Rocky Saganiuk first saw Molly Schaus when she was 6 years old and skating in his pre-hockey camp at Lisle's Seven Bridges Ice Rink.

Within three weeks, the former NHL player said, "I pulled her parents aside and told them she was going to be someone special in the world of hockey. I could see the passion in her eyes that I only see in one of every 100 to 200 kids that come through camp."

That passion still burned Thursday evening when Schaus and her teammates on Team USA faced off against Canada in the Olympic gold medal game in Vancouver.

Going into the game, Schaus, the team's backup goalie, had spent 52 flawless minutes in goal.

That's 52 more Olympic minutes, flawless or not, than most men or women will ever know. Yet it's the flawless part that comes as no surprise to many.

Those who knew Schaus as a girl growing up in Naperville say she worked hard at her sport through middle and high school.

Molly attended Spring Brook Elementary School and then Gregory Middle School - the same middle school Olympic figure-skating gold-medalist Evan Lysacek attended.

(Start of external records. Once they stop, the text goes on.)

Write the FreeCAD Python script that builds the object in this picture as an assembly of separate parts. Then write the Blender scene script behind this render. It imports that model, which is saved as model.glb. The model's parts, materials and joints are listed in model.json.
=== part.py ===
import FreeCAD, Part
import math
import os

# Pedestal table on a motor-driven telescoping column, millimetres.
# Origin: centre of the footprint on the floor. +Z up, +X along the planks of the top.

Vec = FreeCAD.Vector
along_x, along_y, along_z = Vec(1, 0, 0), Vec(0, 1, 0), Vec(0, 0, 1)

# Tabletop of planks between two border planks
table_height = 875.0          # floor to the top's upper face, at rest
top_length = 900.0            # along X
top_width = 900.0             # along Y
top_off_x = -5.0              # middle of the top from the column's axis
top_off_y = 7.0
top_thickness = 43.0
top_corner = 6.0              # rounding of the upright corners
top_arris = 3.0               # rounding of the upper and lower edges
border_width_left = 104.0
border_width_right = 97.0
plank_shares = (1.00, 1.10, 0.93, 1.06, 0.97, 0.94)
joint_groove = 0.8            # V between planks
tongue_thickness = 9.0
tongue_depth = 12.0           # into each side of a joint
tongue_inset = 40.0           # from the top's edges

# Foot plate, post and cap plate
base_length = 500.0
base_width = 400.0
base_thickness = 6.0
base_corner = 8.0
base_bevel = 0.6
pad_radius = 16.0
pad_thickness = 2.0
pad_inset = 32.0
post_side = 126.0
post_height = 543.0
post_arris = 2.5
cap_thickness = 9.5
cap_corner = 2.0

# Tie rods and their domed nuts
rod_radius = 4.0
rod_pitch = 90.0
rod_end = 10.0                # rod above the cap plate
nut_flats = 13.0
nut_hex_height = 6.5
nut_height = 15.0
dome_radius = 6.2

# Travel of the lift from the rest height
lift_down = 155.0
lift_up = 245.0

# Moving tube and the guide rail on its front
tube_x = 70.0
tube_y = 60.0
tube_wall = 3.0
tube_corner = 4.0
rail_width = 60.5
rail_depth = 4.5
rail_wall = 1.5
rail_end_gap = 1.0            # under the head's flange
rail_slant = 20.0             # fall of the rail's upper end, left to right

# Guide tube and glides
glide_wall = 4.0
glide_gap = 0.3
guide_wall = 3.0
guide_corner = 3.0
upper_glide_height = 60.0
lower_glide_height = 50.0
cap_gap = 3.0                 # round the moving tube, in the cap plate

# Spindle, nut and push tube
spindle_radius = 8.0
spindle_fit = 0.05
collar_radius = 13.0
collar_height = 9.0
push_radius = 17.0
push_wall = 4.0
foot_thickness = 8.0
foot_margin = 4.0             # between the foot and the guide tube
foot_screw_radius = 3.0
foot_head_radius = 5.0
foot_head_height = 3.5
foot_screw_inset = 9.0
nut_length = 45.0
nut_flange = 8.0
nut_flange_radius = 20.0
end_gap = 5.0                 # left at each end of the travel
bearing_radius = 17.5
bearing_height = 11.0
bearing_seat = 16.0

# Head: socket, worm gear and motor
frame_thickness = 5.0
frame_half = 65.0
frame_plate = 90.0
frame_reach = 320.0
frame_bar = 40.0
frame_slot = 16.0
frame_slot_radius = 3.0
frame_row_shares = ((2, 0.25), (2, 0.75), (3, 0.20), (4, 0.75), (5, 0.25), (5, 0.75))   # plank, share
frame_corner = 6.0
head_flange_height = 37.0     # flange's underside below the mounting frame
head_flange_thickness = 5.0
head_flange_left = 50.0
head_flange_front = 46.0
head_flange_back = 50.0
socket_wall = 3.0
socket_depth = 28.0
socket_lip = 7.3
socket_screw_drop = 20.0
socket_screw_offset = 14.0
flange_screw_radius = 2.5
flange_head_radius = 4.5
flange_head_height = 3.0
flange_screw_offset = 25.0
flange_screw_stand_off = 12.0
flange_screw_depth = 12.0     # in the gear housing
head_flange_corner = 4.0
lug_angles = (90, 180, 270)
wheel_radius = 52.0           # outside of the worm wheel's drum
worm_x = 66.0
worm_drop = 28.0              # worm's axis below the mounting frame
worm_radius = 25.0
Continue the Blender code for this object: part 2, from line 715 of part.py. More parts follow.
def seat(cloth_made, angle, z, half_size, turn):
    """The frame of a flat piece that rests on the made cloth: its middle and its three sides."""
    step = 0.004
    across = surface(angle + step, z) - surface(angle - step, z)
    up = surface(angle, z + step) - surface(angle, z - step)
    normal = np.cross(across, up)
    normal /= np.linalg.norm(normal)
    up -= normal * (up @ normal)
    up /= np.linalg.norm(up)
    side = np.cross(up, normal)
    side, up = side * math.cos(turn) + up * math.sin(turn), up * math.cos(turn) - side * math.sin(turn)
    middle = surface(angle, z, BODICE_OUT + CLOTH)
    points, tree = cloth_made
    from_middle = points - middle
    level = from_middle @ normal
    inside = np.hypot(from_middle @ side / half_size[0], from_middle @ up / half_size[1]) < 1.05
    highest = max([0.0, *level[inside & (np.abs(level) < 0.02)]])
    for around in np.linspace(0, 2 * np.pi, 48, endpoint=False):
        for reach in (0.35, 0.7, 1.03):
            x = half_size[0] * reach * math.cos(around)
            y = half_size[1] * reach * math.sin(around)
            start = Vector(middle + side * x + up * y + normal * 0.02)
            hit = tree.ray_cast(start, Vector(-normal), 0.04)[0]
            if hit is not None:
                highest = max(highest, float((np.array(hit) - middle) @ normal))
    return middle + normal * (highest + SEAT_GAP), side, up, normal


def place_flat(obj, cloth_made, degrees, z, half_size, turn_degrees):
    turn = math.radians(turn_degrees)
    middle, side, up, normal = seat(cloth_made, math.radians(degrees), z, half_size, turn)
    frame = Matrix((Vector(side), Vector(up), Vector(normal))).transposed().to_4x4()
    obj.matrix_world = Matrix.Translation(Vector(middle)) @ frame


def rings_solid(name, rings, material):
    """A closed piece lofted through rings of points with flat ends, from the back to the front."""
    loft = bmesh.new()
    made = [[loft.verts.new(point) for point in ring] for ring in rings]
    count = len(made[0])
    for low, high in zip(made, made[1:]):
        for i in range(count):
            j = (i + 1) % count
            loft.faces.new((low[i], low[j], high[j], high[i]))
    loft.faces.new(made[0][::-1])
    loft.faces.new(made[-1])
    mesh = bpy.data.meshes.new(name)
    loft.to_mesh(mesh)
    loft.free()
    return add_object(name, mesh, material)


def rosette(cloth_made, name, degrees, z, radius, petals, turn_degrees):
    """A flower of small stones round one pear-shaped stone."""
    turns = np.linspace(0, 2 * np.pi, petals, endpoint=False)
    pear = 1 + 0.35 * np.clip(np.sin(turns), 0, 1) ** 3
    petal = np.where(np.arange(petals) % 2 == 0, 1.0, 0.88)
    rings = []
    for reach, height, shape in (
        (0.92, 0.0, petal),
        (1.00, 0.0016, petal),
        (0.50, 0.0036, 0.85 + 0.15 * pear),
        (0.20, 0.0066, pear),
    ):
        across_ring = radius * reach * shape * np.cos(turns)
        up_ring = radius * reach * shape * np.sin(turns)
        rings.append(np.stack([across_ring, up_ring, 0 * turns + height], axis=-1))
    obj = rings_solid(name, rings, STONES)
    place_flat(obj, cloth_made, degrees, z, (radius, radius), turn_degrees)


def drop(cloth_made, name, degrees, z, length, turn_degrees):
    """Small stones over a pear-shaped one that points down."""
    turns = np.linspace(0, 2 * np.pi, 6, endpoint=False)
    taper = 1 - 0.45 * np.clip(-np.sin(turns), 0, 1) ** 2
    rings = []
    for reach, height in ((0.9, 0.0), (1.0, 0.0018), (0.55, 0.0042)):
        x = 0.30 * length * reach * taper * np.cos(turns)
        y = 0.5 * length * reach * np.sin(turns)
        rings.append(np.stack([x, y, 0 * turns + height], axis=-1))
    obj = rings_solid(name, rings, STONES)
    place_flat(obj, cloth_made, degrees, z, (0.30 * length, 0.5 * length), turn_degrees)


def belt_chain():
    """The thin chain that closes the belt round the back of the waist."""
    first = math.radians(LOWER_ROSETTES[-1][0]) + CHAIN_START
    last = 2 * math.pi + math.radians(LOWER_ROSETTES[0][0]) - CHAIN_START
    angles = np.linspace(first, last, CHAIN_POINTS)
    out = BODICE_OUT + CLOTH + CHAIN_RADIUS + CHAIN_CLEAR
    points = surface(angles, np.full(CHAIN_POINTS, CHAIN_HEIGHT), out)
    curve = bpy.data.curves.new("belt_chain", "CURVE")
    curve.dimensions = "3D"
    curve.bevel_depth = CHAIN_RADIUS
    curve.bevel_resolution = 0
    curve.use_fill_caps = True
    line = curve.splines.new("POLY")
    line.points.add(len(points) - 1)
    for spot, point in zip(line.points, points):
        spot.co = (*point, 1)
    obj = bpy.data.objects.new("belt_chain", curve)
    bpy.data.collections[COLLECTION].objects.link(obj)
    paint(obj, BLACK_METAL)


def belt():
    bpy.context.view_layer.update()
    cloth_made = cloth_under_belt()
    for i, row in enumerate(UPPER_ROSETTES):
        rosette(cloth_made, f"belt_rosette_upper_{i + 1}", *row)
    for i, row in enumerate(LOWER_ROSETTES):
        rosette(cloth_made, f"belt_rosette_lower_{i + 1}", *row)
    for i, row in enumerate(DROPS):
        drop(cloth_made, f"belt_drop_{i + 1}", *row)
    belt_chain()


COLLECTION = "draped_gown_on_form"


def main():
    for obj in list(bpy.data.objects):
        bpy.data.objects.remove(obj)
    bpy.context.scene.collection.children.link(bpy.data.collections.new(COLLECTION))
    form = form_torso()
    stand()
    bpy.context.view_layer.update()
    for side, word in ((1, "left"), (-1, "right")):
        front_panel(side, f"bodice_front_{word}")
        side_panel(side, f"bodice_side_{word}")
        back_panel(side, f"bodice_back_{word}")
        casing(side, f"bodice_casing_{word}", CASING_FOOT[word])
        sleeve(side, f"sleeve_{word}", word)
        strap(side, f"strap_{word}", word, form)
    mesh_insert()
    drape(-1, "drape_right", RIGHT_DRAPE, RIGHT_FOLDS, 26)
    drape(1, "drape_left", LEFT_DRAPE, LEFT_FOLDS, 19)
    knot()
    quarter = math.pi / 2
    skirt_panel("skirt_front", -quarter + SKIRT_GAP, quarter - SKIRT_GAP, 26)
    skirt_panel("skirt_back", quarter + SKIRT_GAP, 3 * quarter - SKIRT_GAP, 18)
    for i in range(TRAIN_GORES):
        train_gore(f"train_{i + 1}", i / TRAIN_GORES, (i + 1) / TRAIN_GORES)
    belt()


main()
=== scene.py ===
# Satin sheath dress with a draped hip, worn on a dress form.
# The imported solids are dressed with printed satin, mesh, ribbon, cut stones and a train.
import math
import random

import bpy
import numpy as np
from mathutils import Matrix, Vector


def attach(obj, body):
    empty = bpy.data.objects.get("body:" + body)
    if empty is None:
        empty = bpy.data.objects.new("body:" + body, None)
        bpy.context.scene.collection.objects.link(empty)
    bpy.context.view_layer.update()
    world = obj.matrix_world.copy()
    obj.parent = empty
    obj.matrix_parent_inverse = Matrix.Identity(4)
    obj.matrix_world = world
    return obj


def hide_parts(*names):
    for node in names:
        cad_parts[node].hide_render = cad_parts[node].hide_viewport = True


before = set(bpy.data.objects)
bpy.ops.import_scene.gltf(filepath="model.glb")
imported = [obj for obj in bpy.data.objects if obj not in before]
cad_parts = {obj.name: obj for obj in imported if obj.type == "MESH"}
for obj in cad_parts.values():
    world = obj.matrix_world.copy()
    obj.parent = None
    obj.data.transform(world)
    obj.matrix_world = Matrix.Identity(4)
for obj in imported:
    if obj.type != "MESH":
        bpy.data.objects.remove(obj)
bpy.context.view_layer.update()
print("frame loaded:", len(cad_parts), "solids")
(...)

Her teammates, including Lauren Mellen of Joliet who played with Schaus on Team Illinois during those years, said it was clear she had an Olympic goal in mind.

"We were all young and naive enough to have Olympic goals and think we were all going to make it," Mellen said. "But Molly was something else, just an incredibly hard worker. She came into the program as the third goalie and worked her way into the top spot pretty quick, like she had something to prove."

Friends say Schaus always had something to prove, growing up with two brothers (Michael and Steven) who were pretty good hockey players in their own right.

Jenny Jansen, a physical education teacher at Spring Brook, remembers Molly and her tales of going toe-to-toe with the boys.

"I definitely remember Molly. She was an all-around good athlete; an adorable, enthusiastic tomboy who just loved sports and life," Jansen said. "Her energy level was contagious and she spoke a lot about hockey and playing with the older boys in her neighborhood."

Stories of her insisting on playing hockey with the boys, whether at the arena or on the frozen pond behind their Naperville home, are local legend.

"She knew that she needed to be on the ice with the boys to compete on the level she needed to succeed," Saganiuk said. "I'm sure more than one boy rolled his eyes at that redheaded, freckled girl... until she shut him out."